We came across the following Twitter post trending and being shared across multiple social media platforms, including Telegram and Whatsapp:
The post by the account @Reductress suggests that Queen Elizabeth’s corgis are to be buried along with her. The English monarch died on Thursday, 8 September.
While investigating the origin of these reports, we found another trending Twitter post by the reputed journalist Ashley Feinberg, which suggested that the Royal guard would be euthanising the dogs following the Queen’s death.
Through an attached screenshot, Feinberg references an article that says the Queen ‘didn’t want to leave any young dog behind’ in the event of her death.
Long Tale, Short Legs
We found that this quote was sourced from a 2015 article in Vanity Fair that discussed the Queen’s love of corgis. The article explains how the Queen’s affection for corgis led to a corgi breeding programme on the royal grounds since the 1950s, resulting in the breed becoming synonymous with the monarch’s identity.
The article also included comments from Monty Roberts, the Queen’s adviser on horses who also occasionally assisted her with canine obedience and training. The quote in the post was sourced from the comments by Roberts.
In the article, it is clear that the quote relates not to a wish by the Queen for her corgis to be buried along with her, but rather a wish to stop breeding corgis as she aged so as to reduce the number of dogs that would need new homes when she passed.
Though there had been no official confirmation of an end to the corgi breeding programme, at the time when the article was written, there were only two surviving corgis despite the Queen previously having ‘scores’ of them.
A Parody of Royal Proportions
While it may seem that the reporting in the Twitter posts by Feinberg and Reductress are deliberate efforts at disinformation, a closer look reveals that these are satirical in nature.
The caption in Feinberg’s tweet, for example, depicts the darkly comical scenario of the ‘royal guard solemnly entering the corgi wing… and weeping as they tie tiny blindfolds on the dogs’.

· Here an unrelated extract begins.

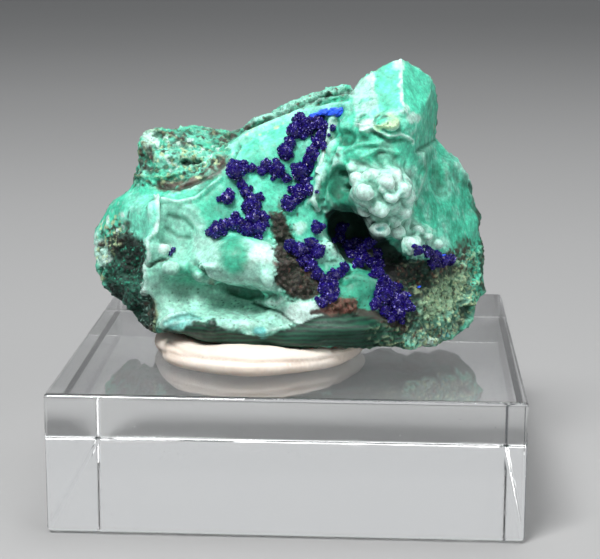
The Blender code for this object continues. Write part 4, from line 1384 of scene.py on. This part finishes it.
def azurite_material():
    """Deep blue, glassy blades; a few carry painted glints, pale or bright blue."""
    look = Look("azurite")
    spark = look.stored("spark")
    colour = look.mix(look.pattern("azurite cloud"), *AZURITE_GROUND)
    # Painted glints: pale on a few blades, bright blue on the bright blades
    for name, brighter in AZURITE_SPARKS.items():
        colour = look.mix(look.reading(name, spark), colour, brighter)
    grain = look.bump(look.texture("azurite grain"), *BUMPS["azurite grain"])
    return look.finished({
        "Base Color": colour,
        "Roughness": look.pattern("azurite sheen"),
        "IOR": 1.5,
        "Normal": grain.outputs["Normal"],
    })


def putty_material():
    """Soft warm white putty with faint streaks and rubbed spots."""
    look = Look("mineral_putty")
    skin = look.bump(look.texture("putty skin"), *BUMPS["putty skin"])
    return look.finished({
        "Base Color": look.mix(look.pattern("putty cloud"), *PUTTY_TONES),
        "Roughness": look.pattern("putty sheen"),
        "Subsurface Weight": 0.2,
        "Subsurface Radius": (1.0, 0.7, 0.5),
        "Subsurface Scale": 0.001,
        "Normal": skin.outputs["Normal"],
    })


def acrylic_material():
    """Clear acrylic, a little rubbed."""
    look = Look("clear_acrylic")
    specks = look.bump(look.pattern("block specks"), *BUMPS["block specks"])
    return look.finished({
        "Base Color": ACRYLIC_TINT,
        "Transmission Weight": 1.0,
        "IOR": 1.49,
        "Roughness": look.pattern("block rub"),
        "Normal": specks.outputs["Normal"],
    })


def floor_material():
    """Plain pale matt."""
    look = Look("plain_floor")
    return look.finished({"Base Color": look.pattern("floor cloud"), "Roughness": 0.9})


# Surroundings


def floor():
    """A plain pale floor."""
    bpy.ops.mesh.primitive_plane_add(size=FLOOR_SIDE, location=FLOOR_PLACE)
    plane = bpy.context.object
    plane.name = "floor"
    plane.data.materials.append(floor_material())


def soft_light(name, place, size, power):
    """A square soft light that looks at the specimen."""
    lamp = bpy.data.lights.new(name, "AREA")
    lamp.size = size
    lamp.energy = power
    holder = new_object(name, lamp)
    holder.location = place
    holder.rotation_euler = (LIT_POINT - Vector(place)).to_track_quat("-Z", "Y").to_euler()


def lights():
    """Soft lights above, in front, beside and behind, and a pale surrounding."""
    for name, (place, size, power) in LIGHTS.items():
        soft_light(name, place, size, power)
    world = bpy.data.worlds.new("surroundings")
    world.use_nodes = True
    background = world.node_tree.nodes["Background"]
    background.inputs["Color"].default_value = SKY_COLOUR
    background.inputs["Strength"].default_value = SKY_STRENGTH
    bpy.context.scene.world = world


def camera():
    """The photograph's view."""
    lens = bpy.data.cameras.new("photo_view")
    lens.sensor_width = SENSOR_MM
    lens.lens = FOCAL_PX * SENSOR_MM / PHOTO_WIDTH
    lens.clip_start = NEAR_LIMIT
    lens.clip_end = FAR_LIMIT
    holder = new_object("photo_view", lens)
    turn = Matrix((RIGHT, UP, -FORWARD)).transposed()
    holder.matrix_world = Matrix.Translation(EYE * MM) @ turn.to_4x4()
    bpy.context.scene.camera = holder


def main():
    """Build every piece, then the floor, the lights and the camera."""
    rng = random.Random(DRAW_SEED)
    stone = malachite_stone()
    tree = tree_of(stone.data)
    stone.data.materials.append(stone_material())
    finish_piece(stone, ["malachite_matrix"])

    blue = azurite_material()
    for node, balls in BALLS.items():
        piece = azurite_piece(node + "_crystals", balls, tree, rng)
        share, places = BRIGHT_BLADES.get(node, (1.0, ()))
        add_bright_blades(piece, share, places, tree, rng)
        piece.data.materials.append(blue)
        finish_piece(piece, [node])

    speck = azurite_piece("azurite_speck", SMALL_AZURITE, tree, rng)
    speck.data.materials.append(blue)
    finish_piece(speck, ())

    pad = putty_pad()
    pad.data.materials.append(putty_material())
    finish_piece(pad, ["mounting_tack"])

    slab = acrylic_slab()
    slab.data.materials.append(acrylic_material())
    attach(slab, "root")
    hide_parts("acrylic_block")

    floor()
    lights()
    camera()
    bpy.context.scene.view_settings.view_transform = "Standard"


main()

Meanwhile, Reductress’s Twitter profile reveals it to be a ‘fake women’s news magazine’ that publishes articles parodying the low-quality, gossip-worthy news often found in some magazines.
A visit to the Reductress page linked in the Tweet shows that in place of the expected article text, there is instead a banner that reads ‘the headline is the whole joke’.
The tweet by Feinberg has also been determined as satirical by the factchecking website Lead Stories. In addition, a report by NPR suggests that the dogs are likely to be given to other family members or cared for by the Queen’s staff.